Senator Ludlam says too much Gina and Rupert in our media

Senator Scott Ludlam (WA), Australian Greens, spoke in Parliament yesterday on the ‘Broadcasting Services Amendment (Digital Television) Bill 2012

And while there are many on the Left who complain about the standards of media in this country, the Ginafication, the looming Murdocracy, the slide to the Right from ABC and all media in general, yet, I have seen very little interest amongst those on the Left in this issue.

Here is an extract from a speech before Senate from the WA senator about media ownership and convergence:

While we may have the infrastructure—and it is good that this government got this process underway and are seeing it through, because we all know that it had been stalled for years—we should at least contemplate for a moment the question of what comes over the airways. Although this, I acknowledge, is a bill relating to infrastructure, let us consider the role of television as a large part of the media that people consume for information, analysis and, obviously, for entertainment and face the fact that we are experiencing at the moment, this week in particular, a point of inflexion—a point of crisis, even—in terms of media ownership that greatly affects the quality of what comes over the infrastructure that is partly addressed in this bill.

We know that Ms Gina Rinehart has acquired up to 19.9 per cent of Fairfax and is receiving three seats on the board. Most of the focus of this week has been on the future of the big daily east coast masthead newspapers and the Australian Financial Review. In a converged environment, the boundaries between what is produced in a newspaper, content delivered online and content delivered on television is blurring. That indeed is the whole concept of convergence. It is not just about having adequate infrastructure in place, whether it be the National Broadband Network or adequate digital television reception, and the mode of delivery. It is about the material and the content that is being transmitted and distributed.

At the same time as that announcement was made, Fairfax announced a cut of 1,900 jobs, the establishment of a pay wall for its online material and the compacting of the size of its broadsheets. News Ltd also announced cuts and restructuring to online content, although obviously we are not certain at this stage what that will mean for the people working there.

Concentration of media ownership is linked to the independence of editors and journalists. In Australia, media concentration has now reached a point at which it represents a real threat to the health of our democracy. Although the comments from coalition spokespeople this week were in some sense ambiguous, there was—at least from Mr Turnbull, the opposition spokesperson for communications—a genuine and thought-through acknowledgement that there is a real problem here. Minister Conroy followed up in a similar vein. That is noted in the Convergence Review. It was noted in the inquiry by former Justice Finkelstein. It has become a matter of record.

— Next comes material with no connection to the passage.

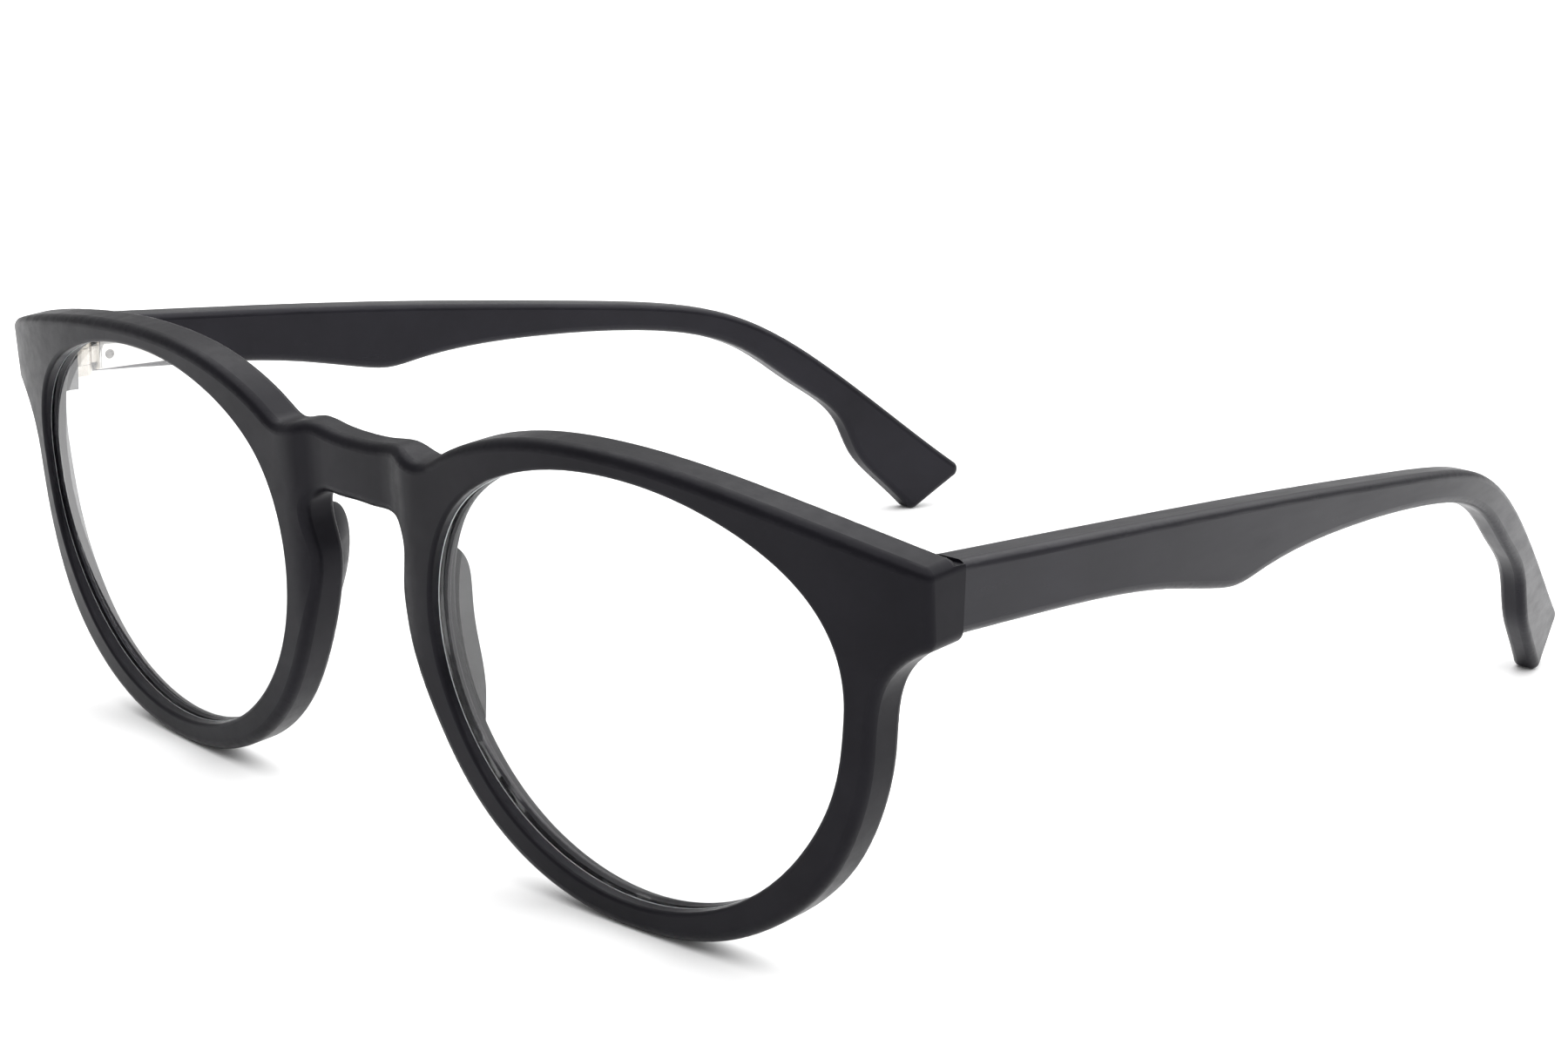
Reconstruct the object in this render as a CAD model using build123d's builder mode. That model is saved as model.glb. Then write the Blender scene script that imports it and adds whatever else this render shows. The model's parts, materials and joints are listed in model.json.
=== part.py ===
from build123d import *
import os
from math import asin, cos, degrees, pi, radians, sin

# Full-rim acetate eyeglasses with a keyhole bridge and sprung temple hinges, in millimetres.
# +X is the wearer's left, +Y runs from the front to the temple tips, +Z is up.
# The glasses stand on a table as they are put down: on the bottoms of both rims and on both
# temple tips. The origin is on the table, in the middle of the glasses' box.

# ---- Driving dimensions: front ------------------------------------------------------------
front_y = -72.71  # front face of the bridge, carried down to the table
rim_drop = -0.22  # the lean lifts the rims' lowest edge by this
front_lean = 5.4  # degrees that the top of the front leans forward
front_thick = 4.4
front_half_width = 70.8
wrap_radius = 476.0  # face form curve of the front
wrap_half = 58.0  # past this half width the end pieces bend away faster
end_bend = 0.0118  # extra bend of the end pieces, per millimetre squared
front_edge_round = 1.1
back_edge_round = 0.7
opening_round = 0.4
end_top = 42.15  # end piece, height above the rims' lowest point
end_foot = 34.9
end_round = 1.3
block_foot = -3.2  # end block, from the hinge's middle height
block_top = 3.9
bridge_top = 42.3
bridge_foot = 35.5
bridge_recess = 0.9  # how far the bridge is cut back behind the rims' faces
recess_half = (5.9, 9.4)  # the recess runs out between these half widths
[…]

Eleven of Australia’s 12 capital daily newspapers are owned either by Fairfax or News Ltd. The remaining one, which is in my home state, is effectively controlled by the owner of Channel 7. Ms Rinehart owns roughly 10 per cent of Channel 10 and with Fairfax now has interests in newspapers and radio. Just this week, News Ltd announced that it is tightening its grip on pay television and it has recently devoured the Eureka Report and the Business Spectator.

Some Convergence Review recommendations need to be advanced urgently, in particular those related to the establishment of a new regulator, a public interest test and stronger cross-media ownership laws. Until we address these issues, we can have the most robust infrastructure in the world, we can have the best digital TV platforms in the world and we can have the NBN—provided those on the other side of the chamber do not pull it apart—the viewing experience and our democratic right to impartial and accurate reporting about our country, politics, what is happening in our local communities and what is happening in the world around us will be greatly impaired. That is something that is worth taking away and contemplating.

As we consider this bill, which I now understand is being supported by all the parties in this chamber, we also need to keep in mind what exactly it is that is being broadcast and who is going to be producing it to make sure that we get the maximum diversity possible in the voices in the Australian media landscape. I congratulate the government on bringing forward this bill and I commend it to the chamber.